Fúlgido Estévez (cuyo nombre, evidentemente, es otro) me comparte sus tribulaciones. El fin de semana pasado, mientras veía los entrenamientos de sus hijos desde las gradas fuera del campo, recibió una llamada. Se fue a la parte superior y comenzó a escuchar a su interlocutor. En la cancha, metros más abajo, sus críos, junto con otro centenar de niños, pateaban la pelota. En las gradas, agrupados en diferentes formas, los padres veían el entrenamiento con mayor o menor atención. Unos platicaban con otros, alguno se aislaba frente al monitor de su computadora para trabajar. Nada, pues, fuera de lo común en esas jornadas de pases y carreras.
Mientras hablaba, Fúlgido Estévez se quedó mirando la lata de refresco acomodada al lado de una mamá que traía sus audífonos puestos y tecleaba furiosamente en su computadora. Cada tanto, levantaba la lata y le daba un sorbo. Lo que le llamó la atención a mi amigo fue el vuelo de la abeja, primero un tanto errático, como si quisiera reconocer en la lata a alguna especie de flor desconocida de colores brillantes y textura curiosa. Luego, más confiada, se paró sobre la parte superior y se estuvo acercando al agujero por donde se bebe (debe tener algún nombre esa parte de la lata, pero no lo encuentro) mientras, presumimos, se deleitaba con los azúcares residuales en torno a esa boquilla.
La osadía del himenóptero fue más lejos, pues pronto se metió dentro de la lata. La suposición es que, ahora, caminaba patas arriba sobre esa superficie de metal, pero uno no puede saberlo de cierto, quién sabe cuánto aguante la adherencia de sus patas en un medio como una lata de refresco. El caso es que fue, en ese justo momento, en que la madre de familia hizo una pausa, tomó la lata y se la llevó a los labios, dando un largo trago. Poco importa, pues, si la abeja seguía caminando o no, el flujo del líquido debió arrastrarla de la oscuridad de la lata a la oscuridad de la boca de la mujer quien, de inmediato, se puso a toser y a tomarse la garganta. Su computadora se le cayó del soporte de sus piernas pues se incorporó un poco.

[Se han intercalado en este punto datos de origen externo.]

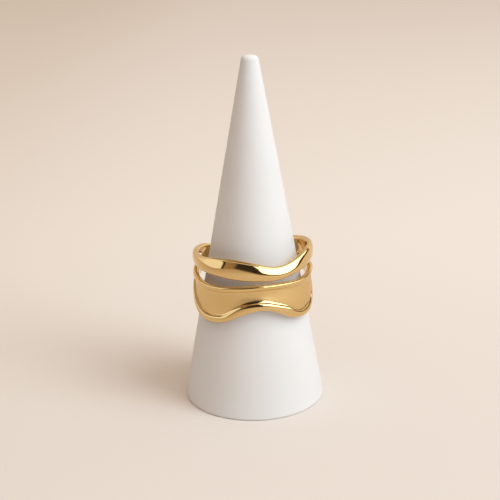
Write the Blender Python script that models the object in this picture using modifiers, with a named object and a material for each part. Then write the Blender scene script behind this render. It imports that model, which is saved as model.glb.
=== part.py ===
"""A wide finger ring of two joined wavy bands, standing on a plain cone ring stand.

The ring is one casting. Its two bands run round the front with a slot between
them and grow together into a single shank at the back. Front is -Y, +X is the
right hand side seen from the front, and the floor is at z = 0.
"""

from collections import namedtuple
from math import acos, cos, radians, sin, tan

import bmesh
import bpy
from mathutils import Vector

MM = 0.001

# Driving dimensions of the stand
STAND_BASE_RADIUS = 12.0 * MM
STAND_TIP_RADIUS = 1.32 * MM
STAND_HEIGHT = 58.9 * MM
STAND_TIP_ROUNDING = 0.9 * MM
STAND_FOOT_ROUNDING = 0.3 * MM
STAND_SIDES = 64

# Driving dimensions of the ring
RING_INNER_RADIUS = 9.35 * MM
RING_HEIGHT = 11.7 * MM
RIM_WALL = 0.8 * MM
PANEL_WALL = 0.5 * MM
TOP_RIM_HEIGHT = 1.0 * MM
SEAT_GAP = 0.3 * MM

# Columns round the ring before its cage is smoothed, and the two that close the slot
RING_COLUMNS = 48
SLOT_LEFT_AZIMUTH = -120.0
SLOT_RIGHT_AZIMUTH = 127.5
SHANK_BLEND_DEGREES = 40.0

# What is left of each band's wall at the sides and back, which are slimmer than the front
UPPER_SIDE_SHARE = 0.80
LOWER_SIDE_SHARE = 0.93

# Heights of the ring's edges, as shares of RING_HEIGHT above its lowest edge.
# Azimuth is in degrees from the front, positive to the right. Behind the slot's
# two ends slot_top and slot_floor are one seam.
Edges = namedtuple("Edges", "azimuth band_top slot_top slot_floor flare bottom")
EDGE_TABLE = (
    Edges(-150, 0.845, 0.680, 0.680, 0.530, 0.440),
    Edges(-120, 0.845, 0.700, 0.700, 0.540, 0.445),
    Edges(-108, 0.870, 0.755, 0.645, 0.510, 0.420),
    Edges(-95, 0.885, 0.740, 0.615, 0.440, 0.325),
    Edges(-80, 0.895, 0.730, 0.590, 0.280, 0.145),
    Edges(-65, 0.910, 0.730, 0.580, 0.170, 0.040),
    Edges(-50, 0.940, 0.740, 0.575, 0.120, 0.000),
    Edges(-35, 0.970, 0.735, 0.590, 0.155, 0.025),
    Edges(-20, 0.985, 0.720, 0.615, 0.275, 0.115),
    Edges(-5, 0.960, 0.705, 0.635, 0.375, 0.220),
    Edges(10, 0.905, 0.695, 0.650, 0.380, 0.260),
    Edges(25, 0.865, 0.695, 0.645, 0.340, 0.185),
    Edges(40, 0.895, 0.720, 0.630, 0.235, 0.075),
    Edges(55, 0.965, 0.740, 0.610, 0.135, 0.030),
    Edges(70, 1.000, 0.750, 0.625, 0.155, 0.045),
    Edges(85, 1.000, 0.745, 0.660, 0.280, 0.145),
    Edges(100, 0.975, 0.720, 0.640, 0.440, 0.325),
    Edges(115, 0.950, 0.685, 0.610, 0.520, 0.430),
    Edges(127.5, 0.920, 0.645, 0.645, 0.540, 0.450),
    Edges(150, 0.875, 0.655, 0.655, 0.530, 0.445),
)

# One row of the ring's cage: how far it stands out, as a share of RIM_WALL, and
# its height as a share of the way between two edges. The last two columns give
# the same in the plain shank, whose heights run from the bottom to band_top.
Row = namedtuple("Row", "wall low high share shank_wall shank_share")
PANEL = PANEL_WALL / RIM_WALL
UPPER_ROWS = (
    Row(0.00, "slot_top", "band_top", 0.14, 0.00, 0.56),
    Row(0.50, "slot_top", "band_top", -0.03, 0.50, 0.56),
    Row(1.05, "slot_top", "band_top", 0.08, 1.08, 0.56),
    Row(1.38, "slot_top", "band_top", 0.34, 1.12, 0.68),
    Row(1.30, "slot_top", "band_top", 0.60, 1.05, 0.82),
    Row(0.95, "slot_top", "band_top", 0.86, 0.90, 0.94),
    Row(0.45, "slot_top", "band_top", 1.03, 0.45, 1.02),
    Row(0.00, "slot_top", "band_top", 0.90, 0.00, 0.94),
)
LOWER_ROWS = (
    Row(0.00, "rim_foot", "slot_floor", 0.70, 0.00, 0.56),
    Row(0.50, "rim_foot", "slot_floor", 1.06, 0.50, 0.56),
    Row(1.02, "rim_foot", "slot_floor", 0.86, 1.08, 0.56),
    Row(1.05, "rim_foot", "slot_floor", 0.34, 1.12, 0.48),
    Row(PANEL, "rim_foot", "slot_floor", -0.06, 1.12, 0.42),
    Row(PANEL, "flare", "rim_foot", 0.84, 1.12, 0.36),
    Row(PANEL, "flare", "rim_foot", 0.48, 1.12, 0.30),
    Row(PANEL, "flare", "rim_foot", 0.12, 1.10, 0.24),
    Row(PANEL + 0.10, "bottom", "flare", 1.00, 1.08, 0.18),
    Row(1.05, "bottom", "flare", 0.74, 1.02, 0.13),
    Row(1.22, "bottom", "flare", 0.42, 0.95, 0.08),
    Row(1.08, "bottom", "flare", 0.08, 0.80, 0.02),
    Row(0.52, "bottom", "flare", -0.05, 0.45, -0.02),
    Row(0.00, "bottom", "flare", 0.36, 0.00, 0.06),
    Row(0.00, "bottom", "flare", 1.00, 0.00, 0.24),
)
INNER_FOOT, MIDDLE, OUTER_FOOT = 0, 1, 2


def height_where_ring_sits():
    """The height at which the ring's bore comes within SEAT_GAP of the flank."""
    taper = (STAND_BASE_RADIUS - STAND_TIP_RADIUS) / STAND_HEIGHT
    return (STAND_BASE_RADIUS + SEAT_GAP - RING_INNER_RADIUS) / taper


def smooth_step(share):
    share = min(max(share, 0.0), 1.0)
    return share * share * (3.0 - 2.0 * share)


def table_value(name, azimuth):
    """A smooth reading of one column of EDGE_TABLE, closed round the ring."""
    rows = EDGE_TABLE
    turn = 360.0
    azimuth = (azimuth - rows[0].azimuth) % turn + rows[0].azimuth
    after = next((i for i, row in enumerate(rows) if row.azimuth > azimuth), len(rows))

    def knot(i):
        laps, i = divmod(i, len(rows))
        return rows[i].azimuth + turn * laps, getattr(rows[i], name)

    (x0, y0), (x1, y1), (x2, y2), (x3, y3) = (knot(after + step) for step in (-2, -1, 0, 1))
    span = x2 - x1
    t = (azimuth - x1) / span
    slope_in = (y2 - y0) / (x2 - x0) * span
    slope_out = (y3 - y1) / (x3 - x1) * span
    return (
        (2 * t**3 - 3 * t**2 + 1) * y1
        + (t**3 - 2 * t**2 + t) * slope_in
        + (3 * t**2 - 2 * t**3) * y2
        + (t**3 - t**2) * slope_out
    )


def edge_heights(azimuth):
    """Heights of the named edges above the ring's lowest edge."""
    heights = {name: table_value(name, azimuth) * RING_HEIGHT for name in Edges._fields[1:]}
    heights["rim_foot"] = heights["slot_floor"] - TOP_RIM_HEIGHT
    return heights


def in_slot(azimuth):
    return SLOT_LEFT_AZIMUTH <= azimuth <= SLOT_RIGHT_AZIMUTH


def shank_share(azimuth):
    """0 along the open bands, rising to 1 where the shank is plain."""
    if azimuth < 0.0:
        past_the_end = SLOT_LEFT_AZIMUTH + 0.5 * SHANK_BLEND_DEGREES - azimuth
    else:
        past_the_end = azimuth - SLOT_RIGHT_AZIMUTH + 0.5 * SHANK_BLEND_DEGREES
    return smooth_step(past_the_end / SHANK_BLEND_DEGREES)


def section(rows, side_share, azimuth, ring_bottom):
    """The points of one band's cage at an azimuth."""
    edges = edge_heights(azimuth)
    blend = shank_share(azimuth)
    front = max(cos(radians(azimuth)), 0.0) ** 2
    fullness = side_share + (1.0 - side_share) * front
    sideways = sin(radians(azimuth))
    forwards = -cos(radians(azimuth))
    points = []
    for row in rows:
        open_height = edges[row.low] + row.share * (edges[row.high] - edges[row.low])
        shank_height = edges["bottom"] + row.shank_share * (edges["band_top"] - edges["bottom"])
        height = open_height + blend * (shank_height - open_height)
        open_wall = row.wall * fullness
        wall = (open_wall + blend * (row.shank_wall - open_wall)) * RIM_WALL
        radius = RING_INNER_RADIUS + wall
        points.append(Vector((radius * sideways, radius * forwards, ring_bottom + height)))
    return points


def make_ring():
    """Loft both bands round the finger and leave out the slot's walls behind it."""
    lowest_bore_row = LOWER_ROWS[-2]
    lowest = min(EDGE_TABLE, key=lambda edges: edges.bottom)
    bore_rise = lowest_bore_row.share * (lowest.flare - lowest.bottom) * RING_HEIGHT
    ring_bottom = height_where_ring_sits() - bore_rise

    mesh = bmesh.new()
    azimuths = [360.0 * i / RING_COLUMNS - 180.0 for i in range(RING_COLUMNS)]
    upper_columns = []
    lower_columns = []
    for azimuth in azimuths:
        upper = section(UPPER_ROWS, UPPER_SIDE_SHARE, azimuth, ring_bottom)
        lower = section(LOWER_ROWS, LOWER_SIDE_SHARE, azimuth, ring_bottom)
        open_here = SLOT_LEFT_AZIMUTH < azimuth < SLOT_RIGHT_AZIMUTH
        upper_verts = []
        lower_verts = []
        for i, point in enumerate(upper):
            shared = i in (INNER_FOOT, MIDDLE, OUTER_FOOT) and not open_here
            place = (point + lower[i]) / 2 if shared else point
            left_out = i == MIDDLE and not in_slot(azimuth)
            upper_verts.append(None if left_out else mesh.verts.new(place))
        for i, point in enumerate(lower):
            shared = i in (INNER_FOOT, MIDDLE, OUTER_FOOT) and not open_here
            lower_verts.append(upper_verts[i] if shared else mesh.verts.new(point))
        upper_columns.append(upper_verts)
        lower_columns.append(lower_verts)

    for columns in (upper_columns, lower_columns):
        rows = len(columns[0])
        for i in range(RING_COLUMNS):
            here = columns[i]
            beyond = columns[(i + 1) % RING_COLUMNS]
            for j in range(rows):
                k = (j + 1) % rows
                corners = (here[j], beyond[j], beyond[k], here[k])
                slot_wall = MIDDLE in (j, k)
                if slot_wall and None in (here[MIDDLE], beyond[MIDDLE]):
                    continue
                mesh.faces.new(corners)
    bmesh.ops.recalc_face_normals(mesh, faces=mesh.faces)

    ring = add_mesh_object("double_band", mesh)
    smoothing = ring.modifiers.new("Smoothing", "SUBSURF")
    smoothing.levels = 1
    smoothing.render_levels = 1
    return ring


def rounded_corner(before, corner, after, radius, steps):
    """Points of an arc that rounds a corner of a profile in the XZ plane."""
    to_before = (before - corner).normalized()
    to_after = (after - corner).normalized()
    half_angle = acos(max(-1.0, min(1.0, to_before.dot(to_after)))) / 2
    centre = corner + (to_before + to_after).normalized() * (radius / sin(half_angle))
    start = (corner + to_before * (radius / tan(half_angle)) - centre).normalized()
    end = (corner + to_after * (radius / tan(half_angle)) - centre).normalized()
    return [centre + radius * start.slerp(end, i / steps) for i in range(steps + 1)]


def make_stand():
    """Turn the cone from a profile that runs down its outer side."""
    top = Vector((0.0, 0.0, STAND_HEIGHT))
    shoulder = Vector((STAND_TIP_RADIUS, 0.0, STAND_HEIGHT))
    foot = Vector((STAND_BASE_RADIUS, 0.0, 0.0))
    centre = Vector((0.0, 0.0, 0.0))
    profile = [top]
    profile += rounded_corner(top, shoulder, foot, STAND_TIP_ROUNDING, 5)
    profile += rounded_corner(shoulder, foot, centre, STAND_FOOT_ROUNDING, 3)
    profile.append(centre)

    mesh = bmesh.new()
    verts = [mesh.verts.new(point) for point in profile]
    for above, below in zip(verts, verts[1:]):
        mesh.edges.new((above, below))

    stand = add_mesh_object("cone_stand", mesh)
    turn = stand.modifiers.new("Turn", "SCREW")
    turn.axis = "Z"
    turn.angle = radians(360.0)
    turn.steps = STAND_SIDES
    turn.render_steps = STAND_SIDES
    turn.use_merge_vertices = True
    turn.merge_threshold = 0.00001
    return stand


def add_mesh_object(name, mesh):
    data = bpy.data.meshes.new(name)
    mesh.to_mesh(data)
    mesh.free()
    data.shade_smooth()
    piece = bpy.data.objects.new(name, data)
    bpy.data.collections["double band ring"].objects.link(piece)
    return piece


def give_material(piece, name, colour, metallic, roughness):
    material = bpy.data.materials.new(name)
    material.use_nodes = True
    shader = material.node_tree.nodes["Principled BSDF"]
    shader.inputs["Base Color"].default_value = (*colour, 1.0)
    shader.inputs["Metallic"].default_value = metallic
    shader.inputs["Roughness"].default_value = roughness
    piece.data.materials.append(material)


def main():
    for leftover in list(bpy.data.objects):
        bpy.data.objects.remove(leftover)
    collection = bpy.data.collections.new("double band ring")
    bpy.context.scene.collection.children.link(collection)
    give_material(make_ring(), "polished gold", (0.80, 0.56, 0.25), 1.0, 0.12)
    give_material(make_stand(), "matt white", (0.86, 0.84, 0.82), 0.0, 0.6)


main()
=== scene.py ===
from math import cos, pi, radians, sin, tan

import bmesh
import bpy
from mathutils import Matrix, Vector


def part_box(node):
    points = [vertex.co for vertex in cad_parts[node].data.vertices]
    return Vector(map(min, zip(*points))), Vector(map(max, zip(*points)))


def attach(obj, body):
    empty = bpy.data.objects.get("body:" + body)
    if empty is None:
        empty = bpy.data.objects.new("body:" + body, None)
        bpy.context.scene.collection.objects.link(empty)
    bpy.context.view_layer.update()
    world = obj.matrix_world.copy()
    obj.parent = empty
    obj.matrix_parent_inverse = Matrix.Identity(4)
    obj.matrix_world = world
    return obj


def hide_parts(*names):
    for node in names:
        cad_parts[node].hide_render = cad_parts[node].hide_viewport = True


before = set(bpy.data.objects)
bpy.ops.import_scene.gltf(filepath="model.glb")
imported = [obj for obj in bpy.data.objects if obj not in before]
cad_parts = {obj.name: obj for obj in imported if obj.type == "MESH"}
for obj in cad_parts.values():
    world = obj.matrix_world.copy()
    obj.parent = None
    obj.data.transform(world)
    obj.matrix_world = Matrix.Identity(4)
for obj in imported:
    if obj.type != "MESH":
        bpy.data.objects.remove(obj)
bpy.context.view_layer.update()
mm = 0.001


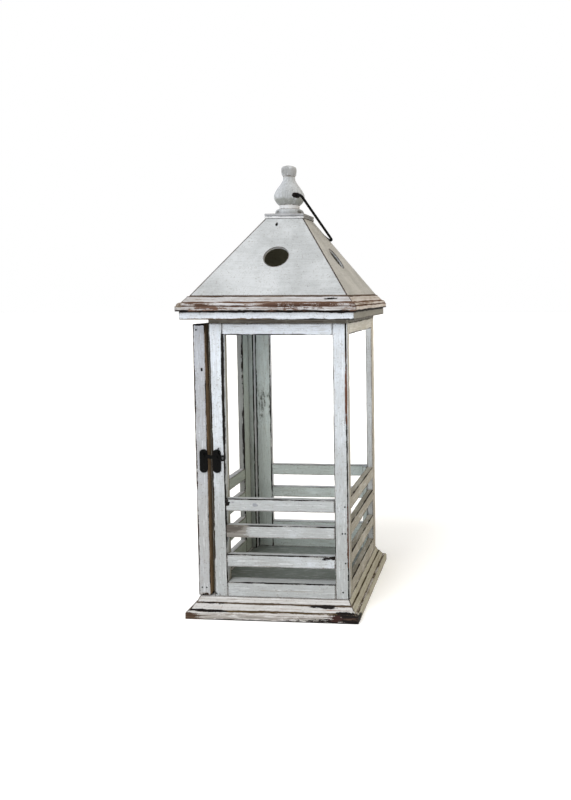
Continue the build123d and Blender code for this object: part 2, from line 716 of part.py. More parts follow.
# ---- bail: a wire loop that rests on the roof's rear right hip ----
hip_slope = math.atan2(roof_rise, roof_run * math.sqrt(2))
hip_level_over_pivot = roof_top + roof_top_half * math.sqrt(2) * math.tan(hip_slope) - pivot_height
seat_distance = bail_wire_radius + bail_seat_gap + hip_level_over_pivot * math.cos(hip_slope)
bail_drop = hip_slope - math.asin(seat_distance / bail_reach)
eye_half = bail_eye_width / 2
tip_half_angle = math.atan2(eye_half, bail_reach)
corner_reach = bail_reach + bail_tip_bend * (1 / math.sin(tip_half_angle) - 1)
wire_end = hole_foot + bail_end_gap
leg_direction = Vector(
    bulge * math.cos(bail_drop),
    bulge * math.cos(bail_drop),
    -math.sin(bail_drop),
)
bail_plane = Plane(
    origin=(0, 0, pivot_height),
    x_dir=tuple(bail_axis),
    z_dir=tuple(bail_axis.cross(leg_direction)),
)
bail_path = bail_plane * FilletPolyline(
    (wire_end, 0),
    (eye_half, 0),
    (0, corner_reach),
    (-eye_half, 0),
    (-wire_end, 0),
    radius=[bail_eye_bend, bail_tip_bend, bail_eye_bend],
)
wire_section = Plane(origin=bail_path @ 0, z_dir=bail_path % 0) * Circle(bail_wire_radius)
save(sweep(wire_section, path=bail_path), "bail_handle")
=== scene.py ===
"""Candle lantern in worn white paint: finishes, hand-worn boards, studio light and camera."""

import logging
import math
from dataclasses import dataclass, field, replace
from enum import Enum

import bmesh
import bpy
from mathutils import Matrix, Vector, noise


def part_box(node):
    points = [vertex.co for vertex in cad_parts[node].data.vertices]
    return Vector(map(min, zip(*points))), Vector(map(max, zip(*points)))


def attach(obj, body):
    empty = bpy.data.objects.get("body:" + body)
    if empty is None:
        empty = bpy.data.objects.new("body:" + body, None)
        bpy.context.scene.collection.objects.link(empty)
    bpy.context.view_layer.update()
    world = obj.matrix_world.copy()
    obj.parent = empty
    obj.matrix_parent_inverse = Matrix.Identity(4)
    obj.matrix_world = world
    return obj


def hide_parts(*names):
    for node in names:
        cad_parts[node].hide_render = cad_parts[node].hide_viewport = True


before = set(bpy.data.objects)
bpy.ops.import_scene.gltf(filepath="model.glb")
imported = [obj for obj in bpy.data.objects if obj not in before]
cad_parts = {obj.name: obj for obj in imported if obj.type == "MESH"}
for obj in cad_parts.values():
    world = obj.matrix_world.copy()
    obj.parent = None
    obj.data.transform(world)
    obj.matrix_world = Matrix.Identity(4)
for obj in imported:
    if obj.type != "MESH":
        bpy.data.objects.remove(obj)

log = logging.getLogger("lantern")
Colour = tuple[float, float, float]
Point = tuple[float, float, float]
Socket = bpy.types.NodeSocket
MM = 0.001
WANDER_SEED = 7  # Blender's own noise offsets change from run to run without it
SHARP_ANGLE = math.radians(45)
POST_MIDDLE = 224.0  # height of the middle of the posts, in millimetres
POST_RUN = 520.0  # reach of a mark that runs the whole way along a post
RAIL_RUN = 500.0  # the same for a rail
LOW_PAINT_TOP = 410.0  # height where the paint stops darkening towards the floor, in millimetres
LOW_PAINT_FADE = 280.0  # height over which it darkens downwards
SIDES = ("front", "right", "back", "left")
INK = (0.005, 0.0035, 0.003)
EARTH = (0.085, 0.055, 0.035)
RUST = (0.13, 0.055, 0.035)
STAIN = (0.22, 0.17, 0.14)
HALO = (0.34, 0.28, 0.23)


class Grain(Enum):
    """Direction in which the wood's fibres run, as an axis number."""

    ACROSS = 0
    DEEP = 1
    UPRIGHT = 2


class Graph:
    """A material's node tree, with short calls for the nodes that the finishes share."""

    def __init__(self, name: str) -> None:
        """Starts a material with nothing but its output.

        Args:
            name: Name of the material.
        """
        self.material = bpy.data.materials.new(name)
        self.material.use_nodes = True
        self.tree = self.material.node_tree
        self.tree.nodes.clear()
        self.output = self.tree.nodes.new("ShaderNodeOutputMaterial")

    def add(self, kind: str, **settings: object) -> bpy.types.Node:
        """Adds a node.

        Args:
            kind: Node type without its "ShaderNode" prefix.
            **settings: Properties to set on the node.

        Returns:
            The new node.
        """
        node = self.tree.nodes.new("ShaderNode" + kind)
        for key, value in settings.items():
            setattr(node, key, value)
        return node

    def put(self, socket: Socket, value: object) -> None:
        """Links a socket to another, or sets its value.

        Args:
            socket: Input socket.
            value: An output socket, a number, a colour or a vector.
        """
        if isinstance(value, Socket):
            self.tree.links.new(value, socket)
        elif isinstance(value, (tuple, list)) and socket.type == "RGBA":
            socket.default_value = (*value[:3], 1.0)
        else:
            socket.default_value = value

    def math(self, operation: str, *values: object, clamp: bool = False) -> Socket:
        """Adds a Math node.

        Args:
            operation: Name of the operation.
            *values: Its inputs.
            clamp: Whether the result is kept between 0 and 1.

        Returns:
            The result.
        """
        node = self.add("Math", operation=operation, use_clamp=clamp)
        for socket, value in zip(node.inputs, values):
            self.put(socket, value)
        return node.outputs[0]

    def vector(self, operation: str, *values: object) -> bpy.types.Node:
        """Adds a Vector Math node.

        Args:
            operation: Name of the operation.
            *values: Its vector inputs.

        Returns:
            The node, whose vector is output 0 and number is output 1.
        """
        node = self.add("VectorMath", operation=operation)
        for socket, value in zip(node.inputs, values):
            self.put(socket, value)
        return node

    def step(self, value: object, low: float, high: float) -> Socket:
        """Smooth step from 0 at one value to 1 at another.

        Args:
            value: Number to map.
            low: Where the step starts.
            high: Where the step ends.

        Returns:
            The mapped number.
        """
        node = self.add("MapRange", interpolation_type="SMOOTHSTEP")
        self.put(node.inputs["Value"], value)
        self.put(node.inputs["From Min"], low)
        self.put(node.inputs["From Max"], high)
        return node.outputs["Result"]

    def noise(
        self, place: object, scale: float, detail: float = 3.0, rough: float = 0.55
    ) -> Socket:
        """Noise between 0 and 1, about 0.5 on average.

        Args:
            place: Coordinates.
            scale: Features per millimetre.
            detail: Number of finer layers.
            rough: Share of the finer layers.

        Returns:
            The noise value.
        """
        node = self.add("TexNoise")
        self.put(node.inputs["Vector"], place)
        self.put(node.inputs["Scale"], scale)
        self.put(node.inputs["Detail"], detail)
        self.put(node.inputs["Roughness"], rough)
        return node.outputs[0]

    def mix(self, share: object, first: object, second: object) -> Socket:
        """Mixes two colours.

        Args:
            share: Share of the second colour.
            first: First colour.
            second: Second colour.

        Returns:
            The mixed colour.
        """
        node = self.add("Mix", data_type="RGBA")
        self.put(node.inputs[0], share)
        self.put(node.inputs[6], first)
        self.put(node.inputs[7], second)
        return node.outputs[2]

    def millimetres(self, offset: Vector) -> Socket:
        """Object coordinates in millimetres, moved by an offset.

        Args:
            offset: Offset in millimetres, which gives each piece its own pattern.

        Returns:
            The coordinates.
        """
        place = self.add("TexCoord").outputs["Object"]
        scaled = self.vector("SCALE", place)
        scaled.inputs["Scale"].default_value = 1 / MM
        return self.vector("ADD", scaled.outputs[0], tuple(offset)).outputs[0]

    def stretched(self, place: object, grain: Grain, share: float) -> Socket:
        """Coordinates drawn out along the grain.

        Args:
            place: Coordinates.
            grain: Grain direction.
            share: Scale along the grain, against 1 across it.

        Returns:
            The stretched coordinates.
        """
        scale = [1.0, 1.0, 1.0]
        scale[grain.value] = share
        return self.vector("MULTIPLY", place, tuple(scale)).outputs[0]

    def facing(self, way: Point) -> Socket:
        """How far a face looks a given way, from -1 to 1."""
        normal = self.add("NewGeometry").outputs["Normal"]
        return self.vector("DOT_PRODUCT", normal, way).outputs[1]

    def arris(self, radius: float) -> Socket:
        """How near a point is to a sharp edge of its own piece.

        Args:
            radius: Reach of the edge, in millimetres.

        Returns:
            0 on flat faces, about 1 on a right-angled edge.
        """
        bevel = self.add("Bevel", samples=6)
        bevel.inputs["Radius"].default_value = radius * MM
        true = self.add("NewGeometry").outputs["Normal"]
        facing = self.vector("DOT_PRODUCT", bevel.outputs[0], true).outputs[1]
        apart = self.math("MULTIPLY", self.math("SUBTRACT", 1.0, facing), 3.4, clamp=True)
        return self.math("SQRT", apart)

    def shade(
        self, colour: object, roughness: object, height: object, depth: float, **values: object
    ) -> bpy.types.Material:
        """Joins the surface's values to the output.

        Args:
            colour: Base colour.
            roughness: Roughness.
            height: Relief, or None for a smooth surface.
            depth: Relief at a height of 1, in millimetres.
            **values: Other inputs of the Principled shader, by name, with _ for spaces.

        Returns:
            The finished material.
        """
        shader = self.add("BsdfPrincipled")
        self.put(shader.inputs["Base Color"], colour)
        self.put(shader.inputs["Roughness"], roughness)
        for key, value in values.items():
            self.put(shader.inputs[key.replace("_", " ")], value)
        if height is not None:
            bump = self.add("Bump")
            bump.inputs["Distance"].default_value = depth * MM
            self.put(bump.inputs["Height"], height)
            self.put(shader.inputs["Normal"], bump.outputs[0])
        self.put(self.output.inputs[0], shader.outputs[0])
        return self.material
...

Fúlgido Estévez se sintió culpable. No sabe si habría bastado el grito para impedir el recorrido de la lata de la grada a la boca, pero ni siquiera lo había intentado. El pretexto es que él mismo estaba en una llamada de trabajo y que su percepción de los movimientos del insecto lo tenía embelesado. Así que no pudo salir de su pasmo a tiempo.
Volteó a ver hacia otro lado sólo para descubrir a dos niños pequeños, menores a los que entrenaban en ese momento, acaso hermanos de alguno de ellos, riéndose por la tragedia. Ellos, pensó Fúlgido, no estaban absortos, sino que disfrutaron la aventura de la abeja y el cruel desenlace de la computadora. Al menos, gracias a la nube, esos archivos suelen estar en condiciones de ser recuperados pronto.
La duda de Fúlgido Estévez radica pues en un asunto moral. Él no es malo y lo sabe. Quizá tampoco demasiado bueno. Alguna vez alguien se tropezó delante de él y no corrió a auxiliarlo. Tampoco lo rehuyó, sino que caminó lento, dando oportunidad a que alguien más se ocupara de la ayuda. Quizá su maldad se esconda en algún tipo de escrúpulo, en una reacción tardía o en el pasmo. Lo peor de todo, es que él cree en el Karma. Lo que significa que, a partir de ahora, no beberá refresco de lata o mantendrá un dedo en ese agujero sin nombre. Si lo pica una abeja exploradora, él sentirá que lo merece.